I was looking at my About page yesterday – which seriously needs updating by the way – and smiled at the excerpt on Goglewhacking.
Taking that section as my framework, I decided to expand on it using some failed Googlewhacking attempts. They make me smile so why not publish them again.
Here’s the article:
Last year, when I wanted to start a new blog I wanted to come up with a title that was both interesting and memorable. The content was never intended to be much more than ramblings on life in general but if I could get an audience, I wanted there to be at least an outside chance of people remembering what the site was called.
The name I chose was Crusty Nomad. Why? Because firstly I think it sounds funny and also because it was one of the first attempts I used in a premium time wasting exercise called Googlewhacking.
Googlewhacking is a game whereby you take two unrelated words and insert them (without speech marks) into the Google search box to see if you can find just one result.
Some old examples include: semiglossy proletariat, erotomaniacal pimpmobile, logocentric celebrityhood, megabladder tadpole and skimboarding housecats.
Remember that all these examples were out there’ and actually yielded a single search result. However, the moment it gets added to the Googlewhacking list it effectively kills it and is no longer a Google whack because it has been mentioned on-line twice.
It’s fun to try but virtually impossible to achieve these days after the massive expansion of the web.

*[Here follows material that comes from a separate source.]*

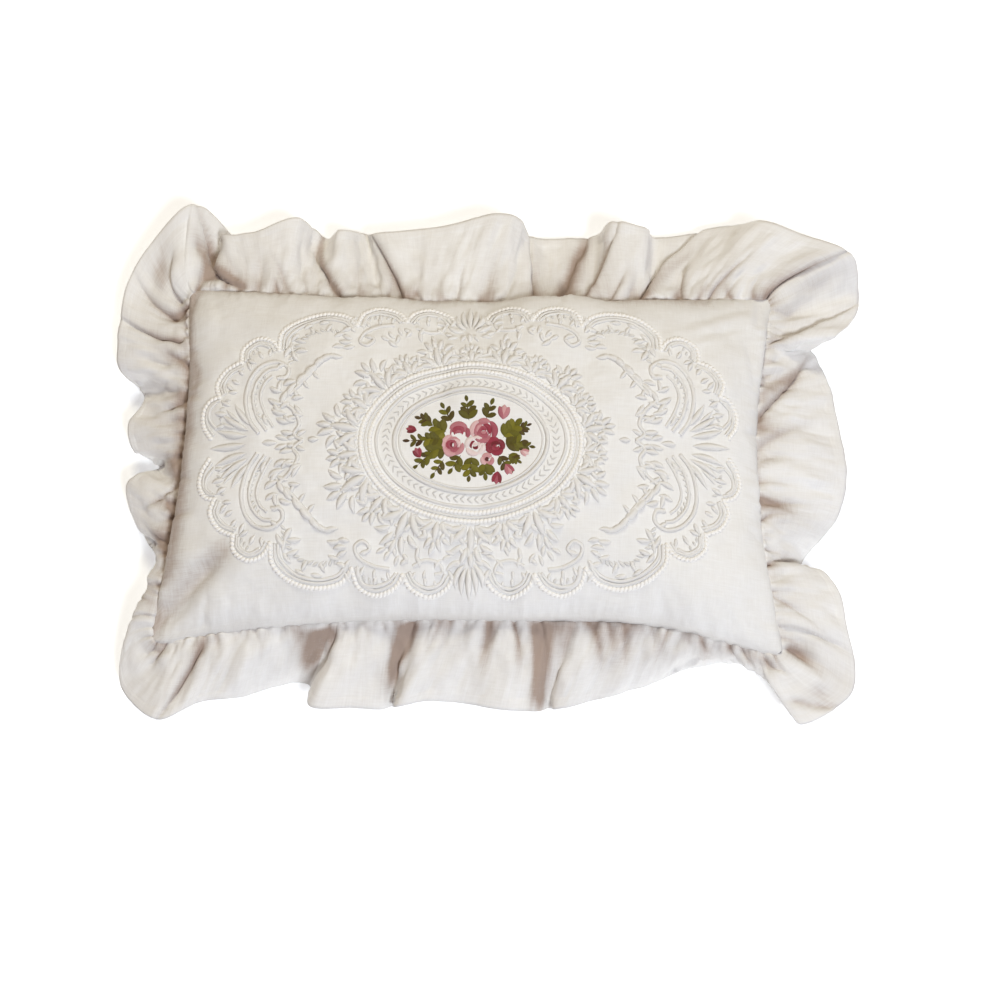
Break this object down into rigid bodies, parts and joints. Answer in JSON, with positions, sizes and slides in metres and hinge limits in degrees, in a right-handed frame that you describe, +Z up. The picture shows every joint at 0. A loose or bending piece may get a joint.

So what about Crusty Nomad? What does it actually mean?’
Well, nothing obviously but it does at least have the benefit of being a couplet of words that is likely to be noticed. As you don’t hear the two terms together it acts as a neuro-jolt which means it’s more likely to be remembered than some other bland expression used a thousand times before.
Anyway, having lived with the words Crusty Nomad for a while now I do think there is relevance to the name. At 39 there will already be some that call me a little Crusty for my age. I don’t have an unpleasant skin condition so that should rule that out as a reason for a nickname at least.
Nomad, however, is an interesting one. I was a bit of a loner in the past though nine years of marriage and then three children make that a physical impossibility these days. It is a word though that works pretty well for the site as I will be wandering fairly aimlessly amongst a variety of topics and dealing with them in a very unstructured way.
Anyway, back to Googlewhacking. Here’s some examples that I’ve tried and failed with:
- Bronchial Sandwich
- Jugular Herpes
- Gelatin Flaps
- Kinky Mildew
- Radiographer Laxative
- Sushi Windbag
- Juniper Bloodlust
- Vernacular Discharge
- Carbuncular Fratricide
- Sinister Tussock
- Sou’wester Turncoat
- Latex Conundrum
- Raspberry Rumpus
- Freaky Sphincter
- Capillary Radish
- Piccolo Hemophilia
- Halal Gumball
- Velocity Nougat
- Juniper Humbug
- Salubrious Mangetout
- Crispy Armpit
- Nauseous pumpernikel
- Warty Fluff
- Peroxide spongiform
Give it a try now and see what Googlewhacks you can come up with.